SHORT TASK. Everything from the line containing "Write part 3 of" to the line containing "return node.outputs[2]", both lines included, must be copied exactly; nothing else should be.

Extracted data entries:
Begin

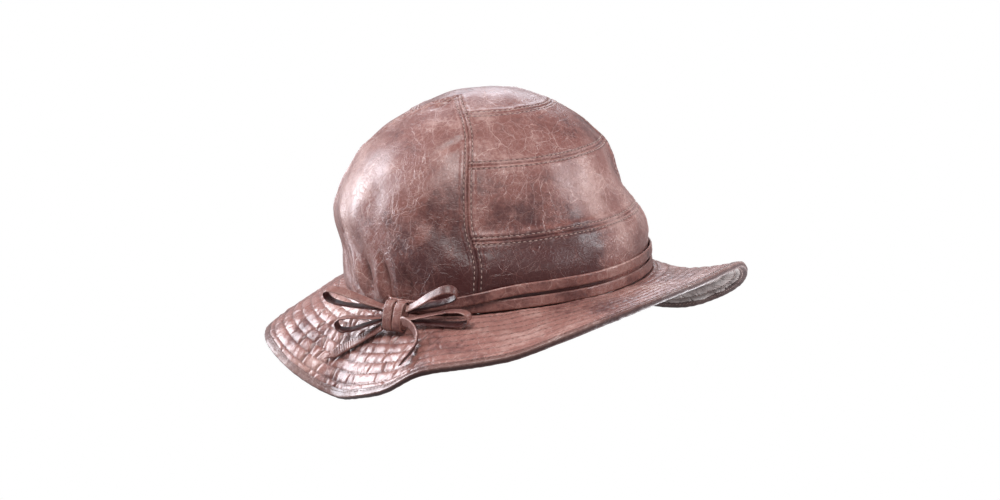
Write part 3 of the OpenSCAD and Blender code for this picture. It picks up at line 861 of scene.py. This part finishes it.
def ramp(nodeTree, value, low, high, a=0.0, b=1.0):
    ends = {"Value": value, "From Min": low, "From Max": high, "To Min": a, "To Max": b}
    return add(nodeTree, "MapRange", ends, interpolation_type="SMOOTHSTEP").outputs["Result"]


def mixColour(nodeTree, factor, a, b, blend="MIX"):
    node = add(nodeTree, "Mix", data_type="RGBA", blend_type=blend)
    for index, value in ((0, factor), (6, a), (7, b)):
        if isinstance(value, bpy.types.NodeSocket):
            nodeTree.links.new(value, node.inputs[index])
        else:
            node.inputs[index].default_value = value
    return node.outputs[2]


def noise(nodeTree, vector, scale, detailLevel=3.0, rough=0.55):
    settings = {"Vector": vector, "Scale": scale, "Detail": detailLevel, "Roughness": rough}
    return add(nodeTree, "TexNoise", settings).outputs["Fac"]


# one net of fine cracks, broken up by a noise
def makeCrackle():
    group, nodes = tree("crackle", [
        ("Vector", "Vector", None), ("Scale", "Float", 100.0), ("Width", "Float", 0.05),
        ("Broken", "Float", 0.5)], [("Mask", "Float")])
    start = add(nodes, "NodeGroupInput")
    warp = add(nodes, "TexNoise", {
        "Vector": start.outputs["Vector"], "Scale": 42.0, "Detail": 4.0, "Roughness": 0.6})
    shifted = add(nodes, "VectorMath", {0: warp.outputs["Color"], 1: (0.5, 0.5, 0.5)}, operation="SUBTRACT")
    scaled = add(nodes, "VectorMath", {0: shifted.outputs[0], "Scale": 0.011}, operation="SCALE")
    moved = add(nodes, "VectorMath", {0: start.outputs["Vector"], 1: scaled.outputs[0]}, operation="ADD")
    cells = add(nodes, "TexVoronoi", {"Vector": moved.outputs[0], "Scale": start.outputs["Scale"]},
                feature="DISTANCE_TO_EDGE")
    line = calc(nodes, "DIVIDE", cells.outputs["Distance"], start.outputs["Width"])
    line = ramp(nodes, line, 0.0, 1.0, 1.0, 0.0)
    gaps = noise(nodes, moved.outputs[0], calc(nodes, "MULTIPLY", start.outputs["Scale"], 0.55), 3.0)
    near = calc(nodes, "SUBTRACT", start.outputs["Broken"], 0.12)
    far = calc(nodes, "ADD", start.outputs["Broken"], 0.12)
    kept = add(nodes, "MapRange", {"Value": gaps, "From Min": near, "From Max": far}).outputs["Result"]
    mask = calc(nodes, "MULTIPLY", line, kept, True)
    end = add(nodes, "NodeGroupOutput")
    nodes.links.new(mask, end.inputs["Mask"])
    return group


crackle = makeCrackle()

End
Begin

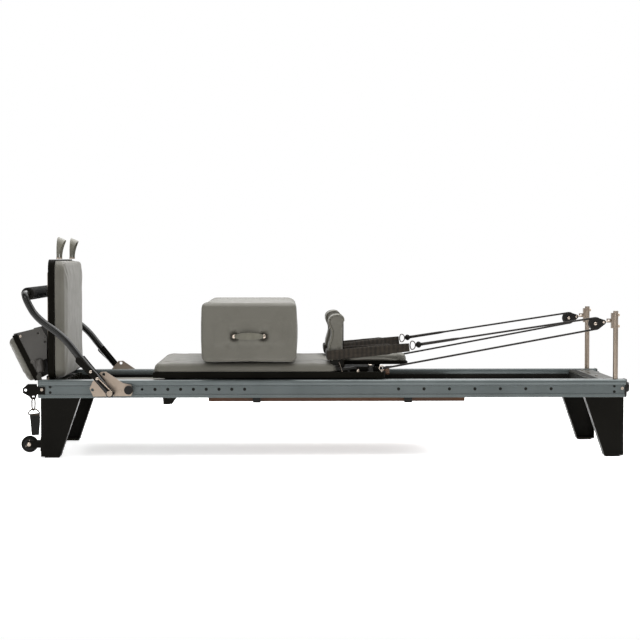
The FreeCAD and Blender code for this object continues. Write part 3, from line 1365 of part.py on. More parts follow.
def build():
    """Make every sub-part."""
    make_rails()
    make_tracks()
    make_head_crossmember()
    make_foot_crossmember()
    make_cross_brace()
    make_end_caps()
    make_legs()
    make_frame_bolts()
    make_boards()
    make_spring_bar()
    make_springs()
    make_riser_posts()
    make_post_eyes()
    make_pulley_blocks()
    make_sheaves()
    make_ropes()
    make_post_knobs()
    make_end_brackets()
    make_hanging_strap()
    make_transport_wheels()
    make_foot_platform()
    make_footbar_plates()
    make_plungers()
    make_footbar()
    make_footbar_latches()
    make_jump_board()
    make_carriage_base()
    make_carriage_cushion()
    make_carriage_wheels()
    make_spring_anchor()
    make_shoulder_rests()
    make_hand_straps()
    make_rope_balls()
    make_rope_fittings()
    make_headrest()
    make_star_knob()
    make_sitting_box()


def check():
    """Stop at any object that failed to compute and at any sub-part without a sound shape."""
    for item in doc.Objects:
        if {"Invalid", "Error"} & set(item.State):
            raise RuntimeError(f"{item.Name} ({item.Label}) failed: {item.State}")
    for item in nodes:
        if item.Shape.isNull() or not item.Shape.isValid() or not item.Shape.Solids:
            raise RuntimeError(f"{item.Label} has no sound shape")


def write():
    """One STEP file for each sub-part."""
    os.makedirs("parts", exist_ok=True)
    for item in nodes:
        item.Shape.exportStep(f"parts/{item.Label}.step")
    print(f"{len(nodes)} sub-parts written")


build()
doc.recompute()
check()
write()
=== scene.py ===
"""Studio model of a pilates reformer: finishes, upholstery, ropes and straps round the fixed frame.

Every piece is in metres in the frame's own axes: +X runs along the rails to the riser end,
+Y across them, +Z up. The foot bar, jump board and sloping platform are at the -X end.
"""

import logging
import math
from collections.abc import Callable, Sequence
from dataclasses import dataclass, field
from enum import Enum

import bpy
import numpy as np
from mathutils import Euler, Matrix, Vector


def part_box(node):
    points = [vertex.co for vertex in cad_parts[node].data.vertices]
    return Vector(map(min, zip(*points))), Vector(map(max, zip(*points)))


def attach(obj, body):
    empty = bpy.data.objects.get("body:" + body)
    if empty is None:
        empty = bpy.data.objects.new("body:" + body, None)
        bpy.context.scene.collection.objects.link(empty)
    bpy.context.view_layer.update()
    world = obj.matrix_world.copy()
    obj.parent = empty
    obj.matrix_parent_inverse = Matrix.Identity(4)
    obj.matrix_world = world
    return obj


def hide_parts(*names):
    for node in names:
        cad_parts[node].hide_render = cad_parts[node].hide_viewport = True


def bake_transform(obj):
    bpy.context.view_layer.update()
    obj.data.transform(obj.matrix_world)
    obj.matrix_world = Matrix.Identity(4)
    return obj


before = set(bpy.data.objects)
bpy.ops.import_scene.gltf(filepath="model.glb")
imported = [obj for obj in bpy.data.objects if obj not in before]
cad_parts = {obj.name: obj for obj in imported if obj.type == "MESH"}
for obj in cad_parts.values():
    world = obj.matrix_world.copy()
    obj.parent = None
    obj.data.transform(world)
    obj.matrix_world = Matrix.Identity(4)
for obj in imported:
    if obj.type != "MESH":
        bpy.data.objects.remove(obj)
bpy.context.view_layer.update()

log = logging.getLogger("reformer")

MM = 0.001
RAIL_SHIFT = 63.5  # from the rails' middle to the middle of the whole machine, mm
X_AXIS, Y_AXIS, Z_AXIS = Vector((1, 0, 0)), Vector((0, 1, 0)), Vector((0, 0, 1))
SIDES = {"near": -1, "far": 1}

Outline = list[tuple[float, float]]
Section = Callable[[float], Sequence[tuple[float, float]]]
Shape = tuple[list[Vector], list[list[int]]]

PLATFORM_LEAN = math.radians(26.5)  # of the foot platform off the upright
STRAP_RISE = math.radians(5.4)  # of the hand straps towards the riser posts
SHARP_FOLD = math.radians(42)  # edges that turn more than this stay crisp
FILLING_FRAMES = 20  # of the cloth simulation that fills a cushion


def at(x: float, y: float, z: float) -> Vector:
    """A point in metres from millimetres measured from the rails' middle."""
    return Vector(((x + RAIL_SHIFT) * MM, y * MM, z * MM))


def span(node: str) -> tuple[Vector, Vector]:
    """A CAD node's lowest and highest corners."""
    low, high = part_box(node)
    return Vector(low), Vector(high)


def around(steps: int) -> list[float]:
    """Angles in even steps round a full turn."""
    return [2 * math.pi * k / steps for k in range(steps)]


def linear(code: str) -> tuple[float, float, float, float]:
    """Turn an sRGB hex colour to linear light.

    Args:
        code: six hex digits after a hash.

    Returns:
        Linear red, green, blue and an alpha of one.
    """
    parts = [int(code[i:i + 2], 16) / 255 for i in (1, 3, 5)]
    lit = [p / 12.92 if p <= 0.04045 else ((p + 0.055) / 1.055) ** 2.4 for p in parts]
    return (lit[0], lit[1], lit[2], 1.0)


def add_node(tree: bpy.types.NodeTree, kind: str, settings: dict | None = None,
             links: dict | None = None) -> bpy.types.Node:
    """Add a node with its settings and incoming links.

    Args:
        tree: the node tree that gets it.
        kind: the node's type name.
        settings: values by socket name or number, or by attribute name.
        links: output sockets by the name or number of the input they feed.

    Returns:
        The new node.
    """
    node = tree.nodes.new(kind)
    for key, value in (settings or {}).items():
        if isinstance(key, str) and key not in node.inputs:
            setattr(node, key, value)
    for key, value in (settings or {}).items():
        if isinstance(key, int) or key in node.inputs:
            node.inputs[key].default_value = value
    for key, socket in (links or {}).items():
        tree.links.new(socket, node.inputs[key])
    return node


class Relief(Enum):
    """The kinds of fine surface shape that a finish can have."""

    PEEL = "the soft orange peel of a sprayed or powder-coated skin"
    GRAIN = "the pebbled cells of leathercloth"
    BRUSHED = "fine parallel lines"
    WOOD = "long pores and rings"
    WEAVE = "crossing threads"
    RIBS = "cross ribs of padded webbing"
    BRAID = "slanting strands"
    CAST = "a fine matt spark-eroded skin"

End

OUTPUT FOR THIS TASK.
Write part 3 of the OpenSCAD and Blender code for this picture. It picks up at line 861 of scene.py. This part finishes it.
def ramp(nodeTree, value, low, high, a=0.0, b=1.0):
    ends = {"Value": value, "From Min": low, "From Max": high, "To Min": a, "To Max": b}
    return add(nodeTree, "MapRange", ends, interpolation_type="SMOOTHSTEP").outputs["Result"]


def mixColour(nodeTree, factor, a, b, blend="MIX"):
    node = add(nodeTree, "Mix", data_type="RGBA", blend_type=blend)
    for index, value in ((0, factor), (6, a), (7, b)):
        if isinstance(value, bpy.types.NodeSocket):
            nodeTree.links.new(value, node.inputs[index])
        else:
            node.inputs[index].default_value = value
    return node.outputs[2]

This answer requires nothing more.